▸ RECORDED INFORMATION:
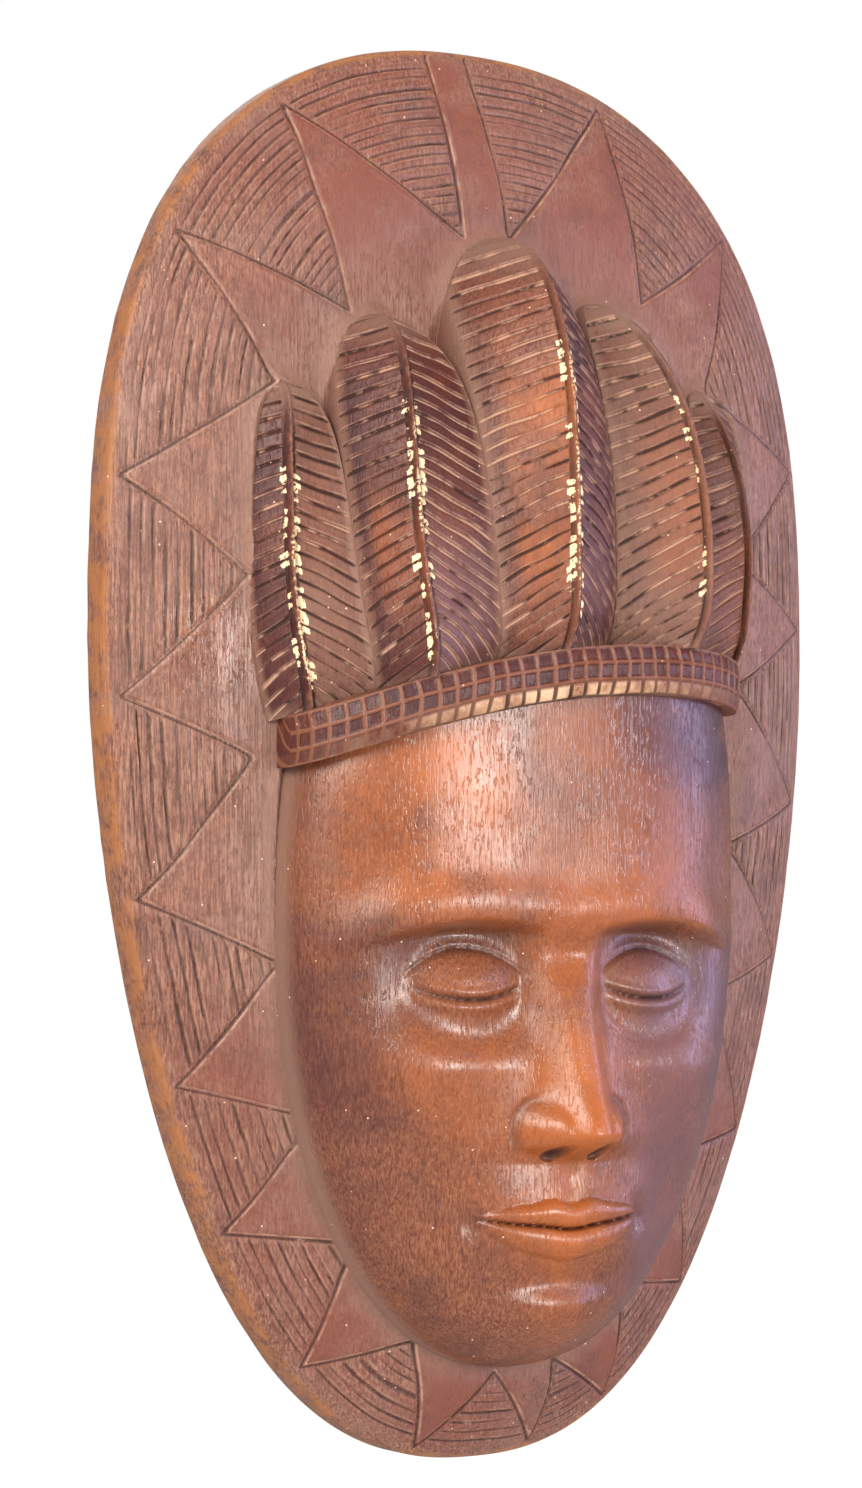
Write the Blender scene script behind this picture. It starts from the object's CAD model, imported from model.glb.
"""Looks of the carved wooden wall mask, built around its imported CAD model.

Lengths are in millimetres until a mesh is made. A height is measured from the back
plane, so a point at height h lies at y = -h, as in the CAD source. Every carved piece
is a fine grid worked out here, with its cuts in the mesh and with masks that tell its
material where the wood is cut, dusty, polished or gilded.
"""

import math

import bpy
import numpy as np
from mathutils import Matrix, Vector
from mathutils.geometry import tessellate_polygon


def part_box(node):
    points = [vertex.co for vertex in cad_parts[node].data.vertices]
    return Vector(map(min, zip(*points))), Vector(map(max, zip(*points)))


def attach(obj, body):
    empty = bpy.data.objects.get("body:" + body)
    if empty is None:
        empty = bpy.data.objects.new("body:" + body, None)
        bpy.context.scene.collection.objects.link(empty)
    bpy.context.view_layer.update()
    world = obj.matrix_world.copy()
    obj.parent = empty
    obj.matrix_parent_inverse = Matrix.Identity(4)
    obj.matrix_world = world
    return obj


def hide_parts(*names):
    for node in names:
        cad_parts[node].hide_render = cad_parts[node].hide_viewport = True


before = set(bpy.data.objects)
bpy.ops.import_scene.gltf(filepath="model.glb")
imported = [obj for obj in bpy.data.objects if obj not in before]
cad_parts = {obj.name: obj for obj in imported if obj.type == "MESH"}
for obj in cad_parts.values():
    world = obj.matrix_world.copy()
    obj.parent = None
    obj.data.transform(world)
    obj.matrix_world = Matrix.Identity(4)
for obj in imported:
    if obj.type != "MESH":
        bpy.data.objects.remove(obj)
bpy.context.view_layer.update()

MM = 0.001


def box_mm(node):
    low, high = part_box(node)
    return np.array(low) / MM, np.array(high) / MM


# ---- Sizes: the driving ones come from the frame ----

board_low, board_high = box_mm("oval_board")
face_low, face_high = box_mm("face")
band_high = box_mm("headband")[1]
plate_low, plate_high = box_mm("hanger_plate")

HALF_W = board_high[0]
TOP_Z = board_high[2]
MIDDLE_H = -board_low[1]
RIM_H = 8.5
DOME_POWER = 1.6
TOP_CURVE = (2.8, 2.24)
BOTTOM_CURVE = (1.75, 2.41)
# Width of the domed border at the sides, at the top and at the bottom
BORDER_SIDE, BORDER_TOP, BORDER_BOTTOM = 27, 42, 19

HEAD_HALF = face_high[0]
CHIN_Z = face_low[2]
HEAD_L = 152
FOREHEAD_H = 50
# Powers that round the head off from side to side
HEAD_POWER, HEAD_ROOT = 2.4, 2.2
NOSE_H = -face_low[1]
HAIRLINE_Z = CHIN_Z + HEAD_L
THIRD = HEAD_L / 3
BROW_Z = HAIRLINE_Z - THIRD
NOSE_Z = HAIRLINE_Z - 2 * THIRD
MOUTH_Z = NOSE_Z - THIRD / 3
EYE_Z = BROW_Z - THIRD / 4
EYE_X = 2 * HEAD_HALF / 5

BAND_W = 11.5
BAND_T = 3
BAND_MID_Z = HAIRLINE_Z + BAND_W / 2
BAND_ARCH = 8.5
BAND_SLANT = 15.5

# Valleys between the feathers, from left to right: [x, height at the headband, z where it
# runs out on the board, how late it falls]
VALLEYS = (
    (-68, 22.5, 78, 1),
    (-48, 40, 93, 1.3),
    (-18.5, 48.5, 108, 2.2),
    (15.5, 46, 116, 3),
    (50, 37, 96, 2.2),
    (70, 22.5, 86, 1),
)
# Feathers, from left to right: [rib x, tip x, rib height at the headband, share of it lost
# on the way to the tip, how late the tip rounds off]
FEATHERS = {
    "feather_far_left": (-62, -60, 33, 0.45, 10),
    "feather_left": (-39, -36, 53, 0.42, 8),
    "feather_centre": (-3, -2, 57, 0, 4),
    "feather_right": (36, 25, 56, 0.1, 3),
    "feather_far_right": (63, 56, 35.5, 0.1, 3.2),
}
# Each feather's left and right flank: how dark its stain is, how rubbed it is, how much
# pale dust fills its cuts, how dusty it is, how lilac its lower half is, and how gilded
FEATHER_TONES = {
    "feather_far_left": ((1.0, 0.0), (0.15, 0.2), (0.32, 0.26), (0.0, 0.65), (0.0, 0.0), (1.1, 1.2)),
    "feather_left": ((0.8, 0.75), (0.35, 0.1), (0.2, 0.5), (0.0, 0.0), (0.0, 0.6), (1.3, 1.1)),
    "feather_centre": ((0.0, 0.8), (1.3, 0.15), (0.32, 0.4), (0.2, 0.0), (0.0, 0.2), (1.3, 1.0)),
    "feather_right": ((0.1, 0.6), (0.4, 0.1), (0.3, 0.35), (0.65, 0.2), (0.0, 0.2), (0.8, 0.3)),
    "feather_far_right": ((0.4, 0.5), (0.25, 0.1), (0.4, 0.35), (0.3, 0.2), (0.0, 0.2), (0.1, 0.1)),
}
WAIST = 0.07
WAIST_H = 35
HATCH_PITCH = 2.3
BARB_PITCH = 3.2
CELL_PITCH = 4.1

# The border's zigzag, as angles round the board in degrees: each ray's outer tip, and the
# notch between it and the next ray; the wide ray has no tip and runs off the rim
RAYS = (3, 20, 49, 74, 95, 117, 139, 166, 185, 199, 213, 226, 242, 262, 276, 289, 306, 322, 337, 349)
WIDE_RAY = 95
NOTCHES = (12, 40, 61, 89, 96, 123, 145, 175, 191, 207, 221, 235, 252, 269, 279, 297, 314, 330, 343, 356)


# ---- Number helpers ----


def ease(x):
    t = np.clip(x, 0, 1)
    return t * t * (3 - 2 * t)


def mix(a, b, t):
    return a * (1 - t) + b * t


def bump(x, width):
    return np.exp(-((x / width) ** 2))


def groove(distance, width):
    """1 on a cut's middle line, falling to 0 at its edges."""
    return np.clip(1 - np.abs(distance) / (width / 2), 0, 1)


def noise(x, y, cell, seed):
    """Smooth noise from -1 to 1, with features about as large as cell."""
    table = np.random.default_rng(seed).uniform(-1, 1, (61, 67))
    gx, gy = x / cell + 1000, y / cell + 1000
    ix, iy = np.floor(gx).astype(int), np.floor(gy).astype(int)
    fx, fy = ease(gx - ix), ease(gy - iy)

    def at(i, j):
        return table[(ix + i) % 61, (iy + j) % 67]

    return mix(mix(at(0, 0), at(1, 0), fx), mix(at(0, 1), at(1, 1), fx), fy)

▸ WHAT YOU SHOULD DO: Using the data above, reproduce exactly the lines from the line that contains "bpy.data.objects.remove(obj)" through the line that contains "# ---- Sizes: the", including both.

▸ TASK SOLUTION:
        bpy.data.objects.remove(obj)
bpy.context.view_layer.update()

MM = 0.001


def box_mm(node):
    low, high = part_box(node)
    return np.array(low) / MM, np.array(high) / MM


# ---- Sizes: the driving ones come from the frame ----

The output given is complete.